**Task directions**
Repeat exactly, please, the lines that begin at the start of the listing and end at the line holding "dress(node, m)".

**Dataset excerpt**
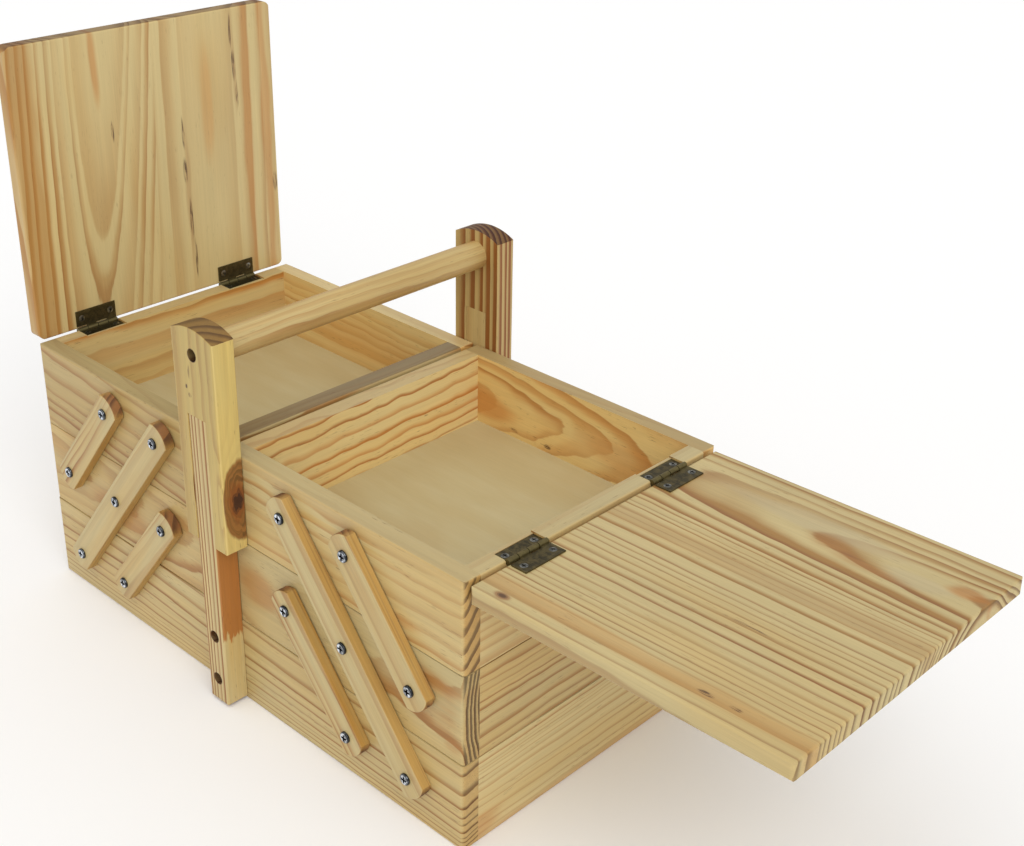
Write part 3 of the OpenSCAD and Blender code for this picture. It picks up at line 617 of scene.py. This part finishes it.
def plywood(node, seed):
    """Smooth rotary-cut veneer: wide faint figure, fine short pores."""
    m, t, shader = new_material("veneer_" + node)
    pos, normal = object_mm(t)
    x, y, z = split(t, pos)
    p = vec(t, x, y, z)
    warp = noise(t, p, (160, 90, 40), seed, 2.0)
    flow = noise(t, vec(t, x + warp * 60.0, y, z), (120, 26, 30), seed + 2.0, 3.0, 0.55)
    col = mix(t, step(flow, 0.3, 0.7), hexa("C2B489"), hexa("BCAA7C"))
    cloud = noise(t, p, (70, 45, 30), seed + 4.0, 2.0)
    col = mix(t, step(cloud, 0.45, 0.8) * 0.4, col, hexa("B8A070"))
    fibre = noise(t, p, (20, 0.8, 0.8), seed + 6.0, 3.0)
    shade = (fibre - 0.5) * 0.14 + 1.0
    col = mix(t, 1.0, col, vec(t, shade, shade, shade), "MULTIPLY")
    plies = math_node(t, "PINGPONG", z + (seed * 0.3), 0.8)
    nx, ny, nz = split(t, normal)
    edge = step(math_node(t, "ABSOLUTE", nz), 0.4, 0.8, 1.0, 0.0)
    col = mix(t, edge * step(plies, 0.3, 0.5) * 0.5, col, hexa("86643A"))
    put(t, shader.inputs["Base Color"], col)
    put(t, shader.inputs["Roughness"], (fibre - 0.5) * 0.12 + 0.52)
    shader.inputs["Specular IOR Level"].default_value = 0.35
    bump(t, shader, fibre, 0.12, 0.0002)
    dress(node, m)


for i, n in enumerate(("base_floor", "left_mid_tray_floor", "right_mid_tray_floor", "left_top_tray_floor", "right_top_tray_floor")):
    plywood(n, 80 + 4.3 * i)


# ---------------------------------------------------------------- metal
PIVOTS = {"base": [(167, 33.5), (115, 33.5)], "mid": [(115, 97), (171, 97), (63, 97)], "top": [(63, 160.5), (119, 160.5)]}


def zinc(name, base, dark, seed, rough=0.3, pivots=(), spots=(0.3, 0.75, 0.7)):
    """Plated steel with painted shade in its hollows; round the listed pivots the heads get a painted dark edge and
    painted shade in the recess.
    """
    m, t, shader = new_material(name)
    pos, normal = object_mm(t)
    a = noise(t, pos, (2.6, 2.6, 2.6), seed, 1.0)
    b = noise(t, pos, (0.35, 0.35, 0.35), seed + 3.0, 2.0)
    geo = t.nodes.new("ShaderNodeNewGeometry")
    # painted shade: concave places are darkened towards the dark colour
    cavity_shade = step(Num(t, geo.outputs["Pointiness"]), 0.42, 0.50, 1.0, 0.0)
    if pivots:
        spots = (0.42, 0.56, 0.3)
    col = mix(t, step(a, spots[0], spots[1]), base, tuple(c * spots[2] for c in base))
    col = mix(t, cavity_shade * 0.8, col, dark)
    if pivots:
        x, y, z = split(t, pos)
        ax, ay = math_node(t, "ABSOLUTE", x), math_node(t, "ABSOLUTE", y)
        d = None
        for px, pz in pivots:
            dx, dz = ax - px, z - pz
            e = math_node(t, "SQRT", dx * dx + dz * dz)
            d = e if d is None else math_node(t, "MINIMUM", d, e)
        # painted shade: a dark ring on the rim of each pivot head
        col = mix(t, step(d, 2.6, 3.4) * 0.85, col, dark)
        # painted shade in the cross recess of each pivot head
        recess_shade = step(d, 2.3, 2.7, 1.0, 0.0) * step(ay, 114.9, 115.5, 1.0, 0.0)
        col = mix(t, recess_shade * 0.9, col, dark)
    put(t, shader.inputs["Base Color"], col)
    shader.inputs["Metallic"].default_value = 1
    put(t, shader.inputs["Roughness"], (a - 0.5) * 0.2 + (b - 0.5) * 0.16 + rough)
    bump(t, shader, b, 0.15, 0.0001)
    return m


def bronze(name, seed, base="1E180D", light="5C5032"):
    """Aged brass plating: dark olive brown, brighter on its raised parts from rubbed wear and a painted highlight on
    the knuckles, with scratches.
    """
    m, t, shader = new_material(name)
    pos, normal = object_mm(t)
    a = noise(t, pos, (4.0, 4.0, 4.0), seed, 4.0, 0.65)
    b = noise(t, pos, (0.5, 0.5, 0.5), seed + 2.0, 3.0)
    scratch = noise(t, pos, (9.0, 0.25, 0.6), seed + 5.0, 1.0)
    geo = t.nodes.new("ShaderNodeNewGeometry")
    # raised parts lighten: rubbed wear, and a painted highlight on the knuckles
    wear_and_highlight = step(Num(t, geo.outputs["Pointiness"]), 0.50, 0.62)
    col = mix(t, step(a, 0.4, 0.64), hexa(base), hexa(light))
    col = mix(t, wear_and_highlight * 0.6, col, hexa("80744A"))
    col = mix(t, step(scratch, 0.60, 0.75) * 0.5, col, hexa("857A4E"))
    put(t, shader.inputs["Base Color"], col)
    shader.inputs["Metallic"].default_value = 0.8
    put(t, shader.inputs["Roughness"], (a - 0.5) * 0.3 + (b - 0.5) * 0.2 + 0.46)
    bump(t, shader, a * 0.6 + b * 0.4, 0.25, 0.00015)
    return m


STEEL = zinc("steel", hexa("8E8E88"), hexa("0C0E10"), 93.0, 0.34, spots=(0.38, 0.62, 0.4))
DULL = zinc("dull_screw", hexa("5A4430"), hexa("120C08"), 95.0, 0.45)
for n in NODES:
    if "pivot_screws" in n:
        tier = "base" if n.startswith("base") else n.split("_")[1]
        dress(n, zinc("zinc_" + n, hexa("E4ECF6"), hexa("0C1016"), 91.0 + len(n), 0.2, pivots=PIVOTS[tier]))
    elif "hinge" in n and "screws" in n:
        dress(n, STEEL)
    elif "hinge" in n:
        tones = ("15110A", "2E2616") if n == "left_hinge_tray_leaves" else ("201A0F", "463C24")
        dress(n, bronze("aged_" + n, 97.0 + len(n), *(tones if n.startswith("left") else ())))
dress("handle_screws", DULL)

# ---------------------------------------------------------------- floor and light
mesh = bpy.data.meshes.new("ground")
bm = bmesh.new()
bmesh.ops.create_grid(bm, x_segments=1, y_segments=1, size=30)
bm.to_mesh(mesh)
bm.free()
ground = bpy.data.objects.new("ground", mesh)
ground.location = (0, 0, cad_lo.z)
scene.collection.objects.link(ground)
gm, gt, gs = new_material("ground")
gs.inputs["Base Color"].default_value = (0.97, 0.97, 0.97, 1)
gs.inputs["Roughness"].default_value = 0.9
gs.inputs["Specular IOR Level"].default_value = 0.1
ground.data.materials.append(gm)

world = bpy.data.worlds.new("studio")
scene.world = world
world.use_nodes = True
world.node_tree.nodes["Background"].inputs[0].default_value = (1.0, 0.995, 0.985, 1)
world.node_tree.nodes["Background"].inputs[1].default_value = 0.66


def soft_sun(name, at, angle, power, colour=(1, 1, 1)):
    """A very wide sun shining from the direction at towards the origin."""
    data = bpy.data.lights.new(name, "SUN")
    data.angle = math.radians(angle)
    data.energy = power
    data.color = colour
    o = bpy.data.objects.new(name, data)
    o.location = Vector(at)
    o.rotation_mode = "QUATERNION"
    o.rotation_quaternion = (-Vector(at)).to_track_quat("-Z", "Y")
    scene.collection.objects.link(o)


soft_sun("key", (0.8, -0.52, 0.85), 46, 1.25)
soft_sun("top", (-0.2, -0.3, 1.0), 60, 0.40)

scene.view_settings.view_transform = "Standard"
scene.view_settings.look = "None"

**Answer to this problem**
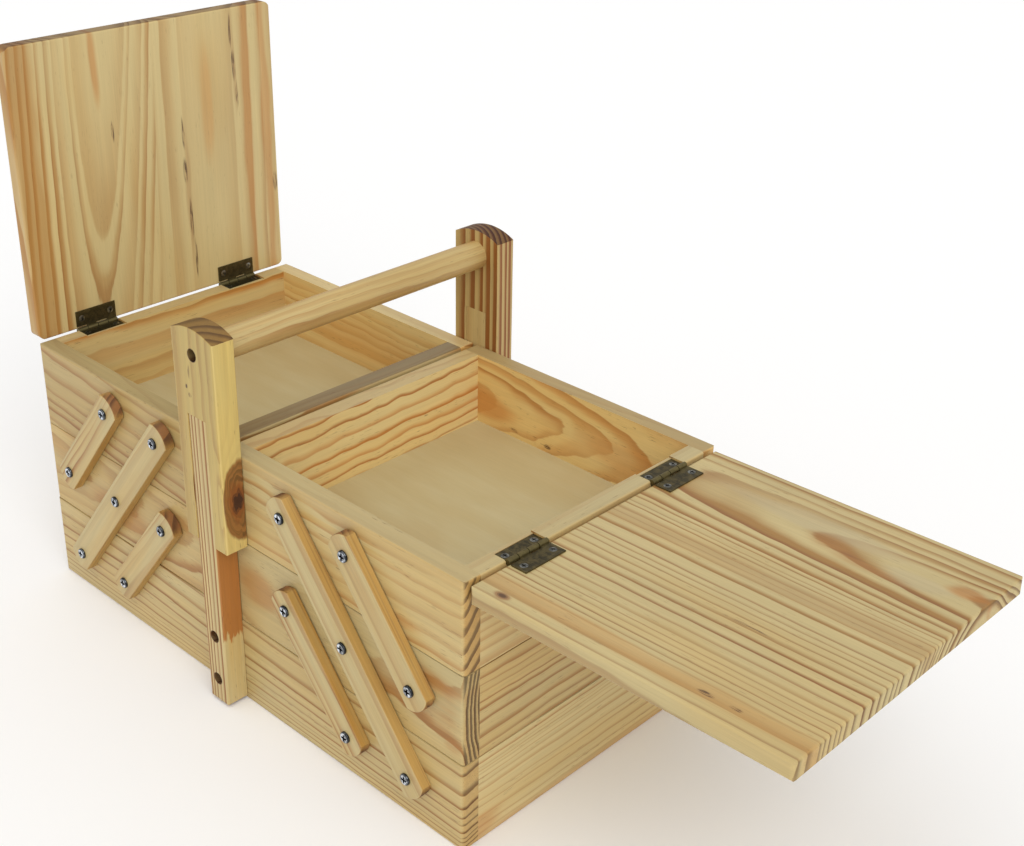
Write part 3 of the OpenSCAD and Blender code for this picture. It picks up at line 617 of scene.py. This part finishes it.
def plywood(node, seed):
    """Smooth rotary-cut veneer: wide faint figure, fine short pores."""
    m, t, shader = new_material("veneer_" + node)
    pos, normal = object_mm(t)
    x, y, z = split(t, pos)
    p = vec(t, x, y, z)
    warp = noise(t, p, (160, 90, 40), seed, 2.0)
    flow = noise(t, vec(t, x + warp * 60.0, y, z), (120, 26, 30), seed + 2.0, 3.0, 0.55)
    col = mix(t, step(flow, 0.3, 0.7), hexa("C2B489"), hexa("BCAA7C"))
    cloud = noise(t, p, (70, 45, 30), seed + 4.0, 2.0)
    col = mix(t, step(cloud, 0.45, 0.8) * 0.4, col, hexa("B8A070"))
    fibre = noise(t, p, (20, 0.8, 0.8), seed + 6.0, 3.0)
    shade = (fibre - 0.5) * 0.14 + 1.0
    col = mix(t, 1.0, col, vec(t, shade, shade, shade), "MULTIPLY")
    plies = math_node(t, "PINGPONG", z + (seed * 0.3), 0.8)
    nx, ny, nz = split(t, normal)
    edge = step(math_node(t, "ABSOLUTE", nz), 0.4, 0.8, 1.0, 0.0)
    col = mix(t, edge * step(plies, 0.3, 0.5) * 0.5, col, hexa("86643A"))
    put(t, shader.inputs["Base Color"], col)
    put(t, shader.inputs["Roughness"], (fibre - 0.5) * 0.12 + 0.52)
    shader.inputs["Specular IOR Level"].default_value = 0.35
    bump(t, shader, fibre, 0.12, 0.0002)
    dress(node, m)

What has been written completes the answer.